TU Professor Helps Write Catalog for Osage Art Exhibition

Wednesday, February 25, 2004

University of Tulsa anthropology professor Garrick Bailey is the author of most of the 216-page catalog for an exhibition March 13 to Aug. 8 in St. Louis that is described as the first major showing of the art and culture of the Osage people.

The "Art of the Osage" exhibition in the Shoenberg Exhibition Galleries of the Saint Louis Art Museum will feature more than 100 works of art from 1750 to the present day. The display coincides with bicentennial observances of the Lewis and Clark expedition.

Bailey, who joined TU in 1968, specializes in Native American Indian culture and the impact of European contact on indigenous people. He has worked extensively with the Osage.
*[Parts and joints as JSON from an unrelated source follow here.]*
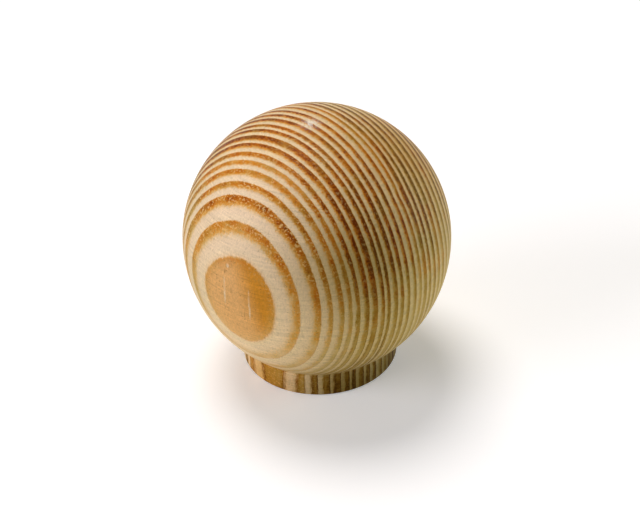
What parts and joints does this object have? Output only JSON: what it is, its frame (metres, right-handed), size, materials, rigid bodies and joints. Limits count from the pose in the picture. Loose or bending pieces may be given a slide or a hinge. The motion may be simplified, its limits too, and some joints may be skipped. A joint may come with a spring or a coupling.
{
  "type": "wooden cabinet knob",
  "caption": "Turned pine ball knob on a short round collar, with a barbed brass insert pressed into its foot for a metric fixing screw.",
  "frame": {"origin": "centre of the foot, the flat face that bears on the door", "axes": "+Z along the turning axis, from the foot to the top of the ball; the screw comes in along +Z"},
  "size_m": [0.04, 0.04, 0.0408],
  "materials": {
    "pine": "clear satin lacquer over turned and sanded pine",
    "brass": "as turned"
  },
  "bodies": {
    "root": {"knob_body": "pine", "threaded_insert": "brass"}
  },
  "joints": []
}
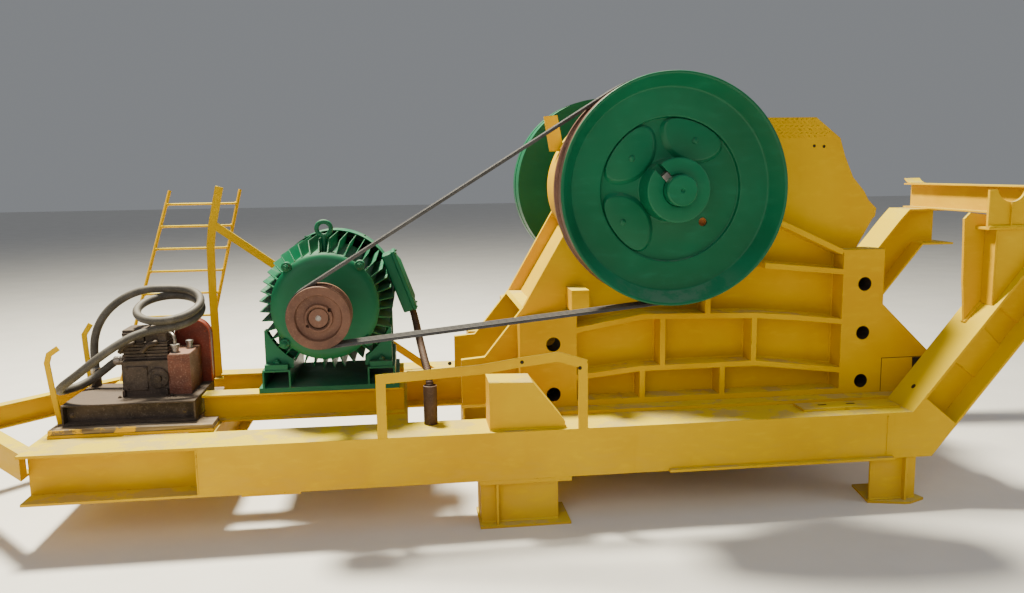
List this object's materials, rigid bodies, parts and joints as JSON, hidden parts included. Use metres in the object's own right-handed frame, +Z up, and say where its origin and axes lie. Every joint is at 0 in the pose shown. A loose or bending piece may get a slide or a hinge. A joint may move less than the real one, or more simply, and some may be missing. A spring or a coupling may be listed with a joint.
{
  "type": "jaw crusher",
  "caption": "Jaw crusher on a long welded beam frame: ribbed body between flywheels, hopper cheeks, belt drive from a finned motor, goose-necks, drawbar and a small power unit on planks.",
  "frame": {"origin": "centre of the whole part's footprint box, on the ground plane under its feet", "axes": "+X along the machine from the drawbar to the goose-necks, +Y across it from the belt side to the far side, +Z up"},
  "size_m": [5.995, 1.89, 2.0864],
  "materials": {
    "yellow_paint": "weathered semi-gloss paint with chips, dust and rust",
    "green_paint": "faded semi-gloss paint",
    "worn_pulley": "rusty",
    "bare_steel": "turned, lightly rusted",
    "belt_rubber": "dusty matt",
    "jaw_steel": "cast, worn smooth on the teeth",
    "rough_casting": "rough casting with dust",
    "brown_unit": "rusty dark brown",
    "red_brown_box": "faded red-brown paint",
    "red_guard": "faded red paint",
    "weathered_wood": "grey weathered boards",
    "rusty_pipe": "rusty brown",
    "hose_rubber": "dusty grey matt"
  },
  "bodies": {
    "root": {"near_main_beam": "yellow_paint", "far_main_beam": "yellow_paint", "near_gooseneck": "yellow_paint", "far_gooseneck": "yellow_paint", "top_cross_beam": "yellow_paint", "frame_cross_beams": "yellow_paint", "drawbar": "yellow_paint", "towing_eye": "yellow_paint", "middle_feet": "yellow_paint", "end_feet": "yellow_paint", "saddle_bracket": "yellow_paint", "saddle_post": "yellow_paint", "motor_rails": "yellow_paint", "motor_slide_base": "green_paint", "motor_barrel": "green_paint", "motor_end_shields": "green_paint", "motor_fan_cover": "green_paint", "motor_feet": "green_paint", "motor_terminal_box": "green_paint", "motor_lifting_eye": "green_paint", "drive_belts": "belt_rubber", "near_side_frame": "yellow_paint", "far_side_frame": "yellow_paint", "front_wall": "yellow_paint", "rear_wall": "yellow_paint", "toggle_block": "yellow_paint", "fixed_jaw_plate": "jaw_steel", "swing_jaw": "rough_casting", "swing_jaw_plate": "jaw_steel", "toggle_plate": "rough_casting", "tension_rod": "rough_casting", "bearing_housings": "yellow_paint", "shaft_cover": "yellow_paint", "cover_bracket": "yellow_paint", "hopper_cheeks": "yellow_paint", "hopper_back": "yellow_paint", "guard_bracket": "yellow_paint", "wedge_pedestals": "yellow_paint", "ladder": "yellow_paint", "guard_post": "yellow_paint", "unit_stand": "brown_unit", "unit_block": "brown_unit", "unit_box": "red_brown_box", "unit_guard": "red_guard", "deck_plate": "yellow_paint", "deck_planks": "weathered_wood", "crusher_skids": "yellow_paint", "beam_plates": "yellow_paint", "deck_bars": "yellow_paint", "motor_conduit": "rusty_pipe", "hose_run": "hose_rubber", "hose_coil": "hose_rubber", "hose_tail": "hose_rubber"},
    "crusher_shaft": {"near_flywheel": "green_paint", "far_flywheel": "green_paint", "eccentric_shaft": "bare_steel"},
    "motor_rotor": {"motor_shaft": "bare_steel", "motor_pulley": "worn_pulley"}
  },
  "joints": [
    {"name": "flywheel_spin", "type": "hinge", "parent": "root", "child": "crusher_shaft", "pos_m": [0.7075, 0, 1.56], "axis": [0, 1, 0], "continuous": true},
    {"name": "motor_spin", "type": "hinge", "parent": "root", "child": "motor_rotor", "pos_m": [-0.8975, 0, 1.022], "axis": [0, 1, 0], "continuous": true}
  ],
  "couplings": [
    {"joint": "motor_spin", "follows": "flywheel_spin", "ratio": 3.6761}
  ]
}
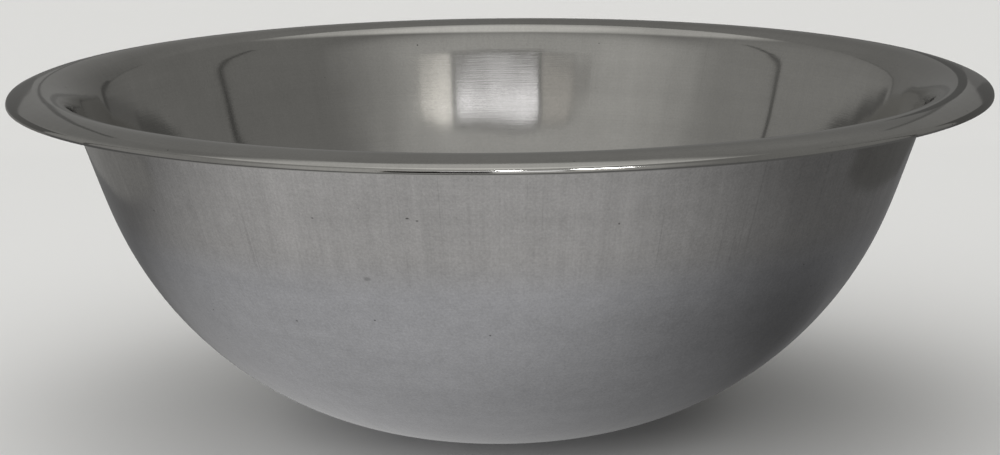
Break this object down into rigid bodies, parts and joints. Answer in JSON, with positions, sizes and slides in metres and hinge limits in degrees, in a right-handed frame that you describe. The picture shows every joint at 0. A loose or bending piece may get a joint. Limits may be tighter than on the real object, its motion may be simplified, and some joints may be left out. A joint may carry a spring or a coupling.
{
  "type": "mixing bowl",
  "caption": "Wide, shallow round mixing bowl in thin stainless sheet, with a flat base, a smoothly curved wall, and a rolled shoulder with a sloping rim and turned-down edge.",
  "frame": {"origin": "centre of the under face of the flat base, on the bowl's axis", "axes": "+Z along the bowl's axis, up out of its mouth; X and Y any two directions across it"},
  "size_m": [0.45, 0.45, 0.1609],
  "materials": {
    "steel": "satin-polished stainless steel with faint draw marks"
  },
  "bodies": {
    "root": {"bowl": "steel"}
  },
  "joints": []
}
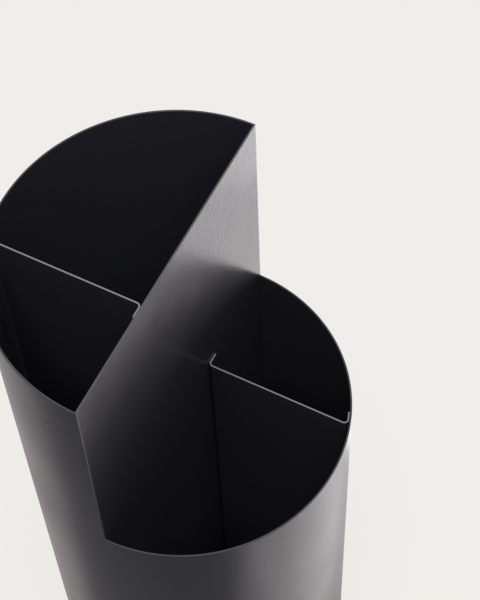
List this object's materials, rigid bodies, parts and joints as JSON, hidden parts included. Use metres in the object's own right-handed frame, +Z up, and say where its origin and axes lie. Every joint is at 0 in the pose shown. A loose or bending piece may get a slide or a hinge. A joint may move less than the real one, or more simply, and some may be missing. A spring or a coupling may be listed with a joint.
{
  "type": "umbrella stand",
  "caption": "Cylindrical sheet-steel umbrella stand with a stepped rim: a full-height divider plate splits it into a tall and a low half, each with its own bent partition.",
  "frame": {"origin": "on the floor, below the middle of the round base", "axes": "+Z up along the cylinder's axis; the divider plate lies along X; the tall half is on +Y and the low half on -Y"},
  "size_m": [0.22, 0.22, 0.55],
  "materials": {
    "powder_coat": "matt black powder coat with a fine texture, slightly satin at grazing angles",
    "foot_rubber": "matt black moulded rubber"
  },
  "bodies": {
    "root": {"outer_wall": "powder_coat", "divider_plate": "powder_coat", "low_partition": "powder_coat", "tall_partition": "powder_coat", "base_pan": "powder_coat", "foot_pad_1": "foot_rubber", "foot_pad_2": "foot_rubber", "foot_pad_3": "foot_rubber", "foot_pad_4": "foot_rubber"}
  },
  "joints": []
}
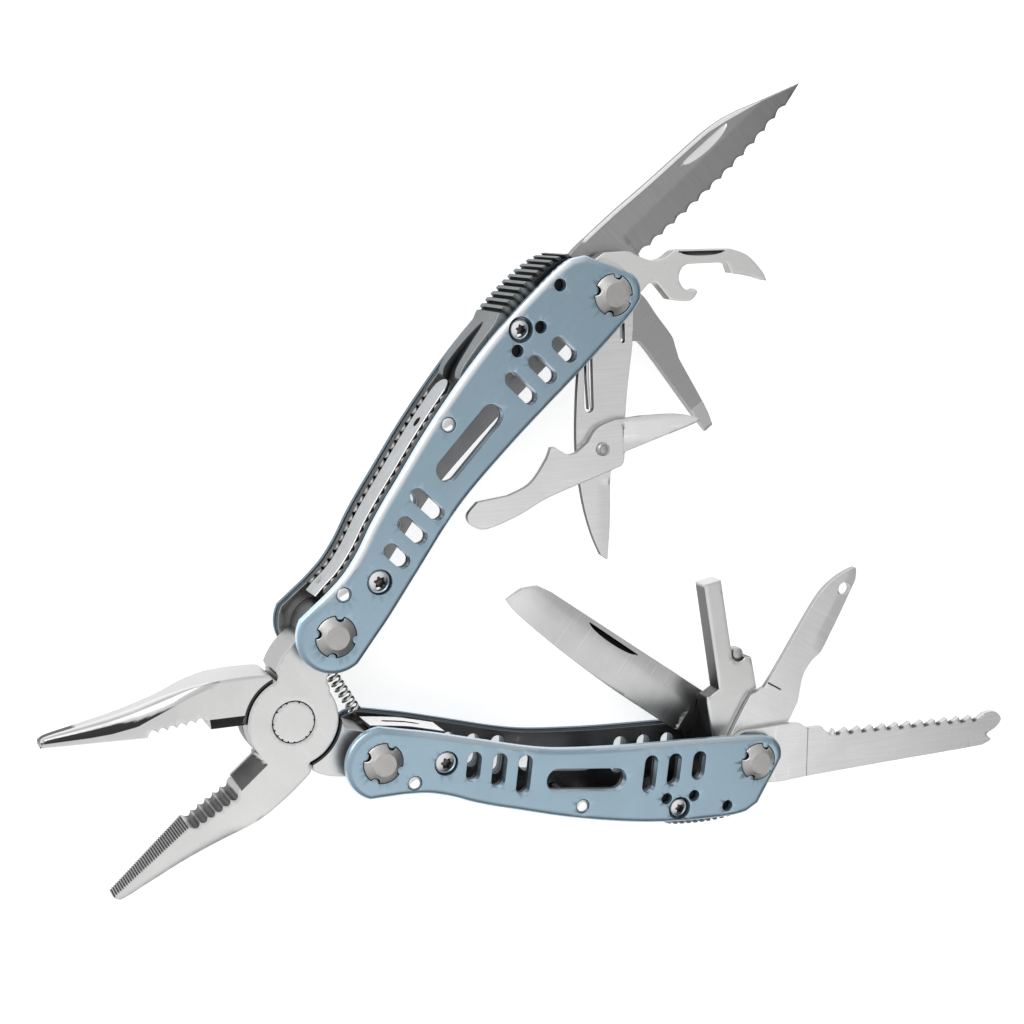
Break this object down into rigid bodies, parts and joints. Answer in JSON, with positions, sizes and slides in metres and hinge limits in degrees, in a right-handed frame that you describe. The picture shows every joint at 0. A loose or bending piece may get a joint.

Bailey wrote the catalog’s introduction and four of its seven chapters. Three chapters span 1670 to 1900, covering Osage economic and political history, traditional Osage tribal religion, and daily life in the early and middle part of the 19th century. The other chapter discusses the Osage’s growing wealth and its effects on their lifestyle.

Objects on display range from engraved pipes and quirts to decorated blankets and shields. Most are utilitarian items, says Bailey, but all were chosen for their aesthetic qualities. "Most of their art is incorporated into objects of daily or religious use," he says. "Osage craftspeople tried to make all objects as beautiful as possible."